Alors en route pour Hoppegarten, à une demi-heure de la capitale, où le MPS s’est installé le temps d’un week-end. C’est la particularité de ce festival, il est itinérant, et durant une bonne partie de l’année, il déménage ses hectares de scènes et de stands d’un bout à l’autre de l’Allemagne. La programmation est changeante également, mais on y retrouve toujours des groupes de musique médiévale et folk, pour le plus grand plaisir des milliers de participants.
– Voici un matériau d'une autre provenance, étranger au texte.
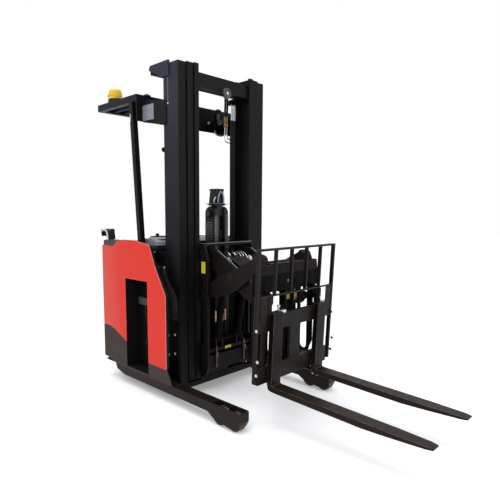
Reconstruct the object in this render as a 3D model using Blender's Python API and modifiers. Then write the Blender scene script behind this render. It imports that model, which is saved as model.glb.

Le MPS à Berlin cette année, ce sont trois scènes, plus des groupes qui jouent sans sono ici et là, ainsi qu’une bonne centaines de stands divers et variés : à boire et à manger, bien sûr, mais surtout des costumes, des bijoux, des artefacts de toutes sortes qui sont une vraie tentation pour le portefeuille.
Le samedi, j’arrive dès l’ouverture, pour prendre le temps de déambuler dans l’immense champ qui accueille la manifestation. Je croise des troupes de spectacle, des chevaliers qui se battent, et des balançoires-bateaux vikings pour les enfants – les allemands ont tout prévu.
Tout en dégustant un kartoffelpuffer j’assiste à mes deux premiers concerts : Mr. Hurley & Die Pulveraffen, un sympathique groupe de pirates qui balance un son festif et enjoué, parfait pour se mettre dans l’ambiance. Puis Duivelspack, trois gus en costumes médiévaux avec une guitare et une nyckelharpa, mais leur paroles sont bien ancrées dans notre époques : blagues en dessous de la ceinture et récits du quotidien, leurs paroles en allemand sont si simples que j’en comprends la plupart. C’est dire.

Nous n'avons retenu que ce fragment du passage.